-- Data lines start --

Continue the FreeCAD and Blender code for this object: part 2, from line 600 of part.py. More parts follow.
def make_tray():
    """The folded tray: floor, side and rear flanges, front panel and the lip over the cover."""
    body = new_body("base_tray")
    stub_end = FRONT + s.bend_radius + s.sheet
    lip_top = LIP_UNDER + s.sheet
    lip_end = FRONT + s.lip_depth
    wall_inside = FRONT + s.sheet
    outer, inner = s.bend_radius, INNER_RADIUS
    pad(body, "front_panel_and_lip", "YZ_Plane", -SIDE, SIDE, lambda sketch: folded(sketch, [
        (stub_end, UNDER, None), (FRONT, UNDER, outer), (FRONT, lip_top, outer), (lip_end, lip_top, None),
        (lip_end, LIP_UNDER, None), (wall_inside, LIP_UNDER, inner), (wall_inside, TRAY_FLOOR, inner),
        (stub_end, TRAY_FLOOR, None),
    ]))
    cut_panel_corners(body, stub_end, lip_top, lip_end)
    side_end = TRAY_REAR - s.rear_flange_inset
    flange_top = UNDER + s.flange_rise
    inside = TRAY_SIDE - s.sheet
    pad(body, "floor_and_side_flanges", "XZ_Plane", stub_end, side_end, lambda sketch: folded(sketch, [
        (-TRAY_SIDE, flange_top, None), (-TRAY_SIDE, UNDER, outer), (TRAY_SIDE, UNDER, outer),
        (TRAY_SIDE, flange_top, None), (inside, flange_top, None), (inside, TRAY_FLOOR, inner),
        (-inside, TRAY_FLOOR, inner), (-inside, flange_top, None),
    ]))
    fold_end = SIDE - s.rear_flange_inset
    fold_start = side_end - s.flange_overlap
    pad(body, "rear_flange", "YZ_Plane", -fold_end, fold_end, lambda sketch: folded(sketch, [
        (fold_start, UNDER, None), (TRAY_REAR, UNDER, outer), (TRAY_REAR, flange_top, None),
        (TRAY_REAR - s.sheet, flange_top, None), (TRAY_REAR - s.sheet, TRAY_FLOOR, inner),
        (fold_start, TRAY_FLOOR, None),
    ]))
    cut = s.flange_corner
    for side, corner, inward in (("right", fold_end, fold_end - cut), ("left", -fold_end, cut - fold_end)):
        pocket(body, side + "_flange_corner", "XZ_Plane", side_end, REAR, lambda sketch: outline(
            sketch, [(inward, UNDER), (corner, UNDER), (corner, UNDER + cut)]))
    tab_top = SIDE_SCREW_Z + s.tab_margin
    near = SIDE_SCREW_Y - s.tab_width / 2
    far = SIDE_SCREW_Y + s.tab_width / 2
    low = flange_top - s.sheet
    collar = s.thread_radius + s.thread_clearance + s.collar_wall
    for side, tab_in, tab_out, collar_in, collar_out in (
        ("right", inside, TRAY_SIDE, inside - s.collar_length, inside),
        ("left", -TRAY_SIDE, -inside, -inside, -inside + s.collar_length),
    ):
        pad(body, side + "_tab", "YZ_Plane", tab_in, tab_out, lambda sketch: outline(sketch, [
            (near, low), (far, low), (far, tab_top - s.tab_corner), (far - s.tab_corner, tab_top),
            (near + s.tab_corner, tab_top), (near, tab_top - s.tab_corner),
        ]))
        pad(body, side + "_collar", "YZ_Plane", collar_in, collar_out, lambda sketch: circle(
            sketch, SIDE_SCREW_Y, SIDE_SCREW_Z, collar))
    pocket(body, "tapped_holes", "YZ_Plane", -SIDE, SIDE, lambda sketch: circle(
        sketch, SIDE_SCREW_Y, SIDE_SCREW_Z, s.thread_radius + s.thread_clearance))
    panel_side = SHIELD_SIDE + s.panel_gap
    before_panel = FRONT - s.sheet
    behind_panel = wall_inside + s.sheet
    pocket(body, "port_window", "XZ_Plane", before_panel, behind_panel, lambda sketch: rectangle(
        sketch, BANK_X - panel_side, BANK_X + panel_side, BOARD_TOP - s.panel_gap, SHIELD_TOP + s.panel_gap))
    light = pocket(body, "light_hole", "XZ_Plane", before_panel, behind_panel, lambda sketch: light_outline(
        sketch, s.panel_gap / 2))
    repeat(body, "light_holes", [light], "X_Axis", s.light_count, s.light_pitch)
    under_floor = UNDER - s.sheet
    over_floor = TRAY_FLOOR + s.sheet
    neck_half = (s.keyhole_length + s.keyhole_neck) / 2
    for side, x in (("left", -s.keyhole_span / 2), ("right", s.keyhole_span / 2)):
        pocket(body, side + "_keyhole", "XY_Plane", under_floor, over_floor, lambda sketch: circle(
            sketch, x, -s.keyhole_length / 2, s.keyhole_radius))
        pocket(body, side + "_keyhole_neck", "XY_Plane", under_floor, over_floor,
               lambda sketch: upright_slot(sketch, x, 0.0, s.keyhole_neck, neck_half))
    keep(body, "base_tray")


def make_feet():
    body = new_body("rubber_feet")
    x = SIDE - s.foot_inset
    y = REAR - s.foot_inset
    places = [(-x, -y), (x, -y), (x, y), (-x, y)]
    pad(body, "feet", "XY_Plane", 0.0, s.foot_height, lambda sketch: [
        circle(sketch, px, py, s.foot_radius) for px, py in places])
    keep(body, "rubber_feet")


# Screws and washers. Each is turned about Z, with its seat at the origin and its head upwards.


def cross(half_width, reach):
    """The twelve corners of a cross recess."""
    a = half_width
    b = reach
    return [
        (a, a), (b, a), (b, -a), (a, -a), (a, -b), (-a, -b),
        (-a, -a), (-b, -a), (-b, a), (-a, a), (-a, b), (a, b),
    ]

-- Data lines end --

Task instructions.
Type out the whole listing above again, exactly as it stands.

Output below.
Continue the FreeCAD and Blender code for this object: part 2, from line 600 of part.py. More parts follow.
def make_tray():
    """The folded tray: floor, side and rear flanges, front panel and the lip over the cover."""
    body = new_body("base_tray")
    stub_end = FRONT + s.bend_radius + s.sheet
    lip_top = LIP_UNDER + s.sheet
    lip_end = FRONT + s.lip_depth
    wall_inside = FRONT + s.sheet
    outer, inner = s.bend_radius, INNER_RADIUS
    pad(body, "front_panel_and_lip", "YZ_Plane", -SIDE, SIDE, lambda sketch: folded(sketch, [
        (stub_end, UNDER, None), (FRONT, UNDER, outer), (FRONT, lip_top, outer), (lip_end, lip_top, None),
        (lip_end, LIP_UNDER, None), (wall_inside, LIP_UNDER, inner), (wall_inside, TRAY_FLOOR, inner),
        (stub_end, TRAY_FLOOR, None),
    ]))
    cut_panel_corners(body, stub_end, lip_top, lip_end)
    side_end = TRAY_REAR - s.rear_flange_inset
    flange_top = UNDER + s.flange_rise
    inside = TRAY_SIDE - s.sheet
    pad(body, "floor_and_side_flanges", "XZ_Plane", stub_end, side_end, lambda sketch: folded(sketch, [
        (-TRAY_SIDE, flange_top, None), (-TRAY_SIDE, UNDER, outer), (TRAY_SIDE, UNDER, outer),
        (TRAY_SIDE, flange_top, None), (inside, flange_top, None), (inside, TRAY_FLOOR, inner),
        (-inside, TRAY_FLOOR, inner), (-inside, flange_top, None),
    ]))
    fold_end = SIDE - s.rear_flange_inset
    fold_start = side_end - s.flange_overlap
    pad(body, "rear_flange", "YZ_Plane", -fold_end, fold_end, lambda sketch: folded(sketch, [
        (fold_start, UNDER, None), (TRAY_REAR, UNDER, outer), (TRAY_REAR, flange_top, None),
        (TRAY_REAR - s.sheet, flange_top, None), (TRAY_REAR - s.sheet, TRAY_FLOOR, inner),
        (fold_start, TRAY_FLOOR, None),
    ]))
    cut = s.flange_corner
    for side, corner, inward in (("right", fold_end, fold_end - cut), ("left", -fold_end, cut - fold_end)):
        pocket(body, side + "_flange_corner", "XZ_Plane", side_end, REAR, lambda sketch: outline(
            sketch, [(inward, UNDER), (corner, UNDER), (corner, UNDER + cut)]))
    tab_top = SIDE_SCREW_Z + s.tab_margin
    near = SIDE_SCREW_Y - s.tab_width / 2
    far = SIDE_SCREW_Y + s.tab_width / 2
    low = flange_top - s.sheet
    collar = s.thread_radius + s.thread_clearance + s.collar_wall
    for side, tab_in, tab_out, collar_in, collar_out in (
        ("right", inside, TRAY_SIDE, inside - s.collar_length, inside),
        ("left", -TRAY_SIDE, -inside, -inside, -inside + s.collar_length),
    ):
        pad(body, side + "_tab", "YZ_Plane", tab_in, tab_out, lambda sketch: outline(sketch, [
            (near, low), (far, low), (far, tab_top - s.tab_corner), (far - s.tab_corner, tab_top),
            (near + s.tab_corner, tab_top), (near, tab_top - s.tab_corner),
        ]))
        pad(body, side + "_collar", "YZ_Plane", collar_in, collar_out, lambda sketch: circle(
            sketch, SIDE_SCREW_Y, SIDE_SCREW_Z, collar))
    pocket(body, "tapped_holes", "YZ_Plane", -SIDE, SIDE, lambda sketch: circle(
        sketch, SIDE_SCREW_Y, SIDE_SCREW_Z, s.thread_radius + s.thread_clearance))
    panel_side = SHIELD_SIDE + s.panel_gap
    before_panel = FRONT - s.sheet
    behind_panel = wall_inside + s.sheet
    pocket(body, "port_window", "XZ_Plane", before_panel, behind_panel, lambda sketch: rectangle(
        sketch, BANK_X - panel_side, BANK_X + panel_side, BOARD_TOP - s.panel_gap, SHIELD_TOP + s.panel_gap))
    light = pocket(body, "light_hole", "XZ_Plane", before_panel, behind_panel, lambda sketch: light_outline(
        sketch, s.panel_gap / 2))
    repeat(body, "light_holes", [light], "X_Axis", s.light_count, s.light_pitch)
    under_floor = UNDER - s.sheet
    over_floor = TRAY_FLOOR + s.sheet
    neck_half = (s.keyhole_length + s.keyhole_neck) / 2
    for side, x in (("left", -s.keyhole_span / 2), ("right", s.keyhole_span / 2)):
        pocket(body, side + "_keyhole", "XY_Plane", under_floor, over_floor, lambda sketch: circle(
            sketch, x, -s.keyhole_length / 2, s.keyhole_radius))
        pocket(body, side + "_keyhole_neck", "XY_Plane", under_floor, over_floor,
               lambda sketch: upright_slot(sketch, x, 0.0, s.keyhole_neck, neck_half))
    keep(body, "base_tray")


def make_feet():
    body = new_body("rubber_feet")
    x = SIDE - s.foot_inset
    y = REAR - s.foot_inset
    places = [(-x, -y), (x, -y), (x, y), (-x, y)]
    pad(body, "feet", "XY_Plane", 0.0, s.foot_height, lambda sketch: [
        circle(sketch, px, py, s.foot_radius) for px, py in places])
    keep(body, "rubber_feet")


# Screws and washers. Each is turned about Z, with its seat at the origin and its head upwards.


def cross(half_width, reach):
    """The twelve corners of a cross recess."""
    a = half_width
    b = reach
    return [
        (a, a), (b, a), (b, -a), (a, -a), (a, -b), (-a, -b),
        (-a, -a), (-b, -a), (-b, a), (-a, a), (-a, b), (a, b),
    ]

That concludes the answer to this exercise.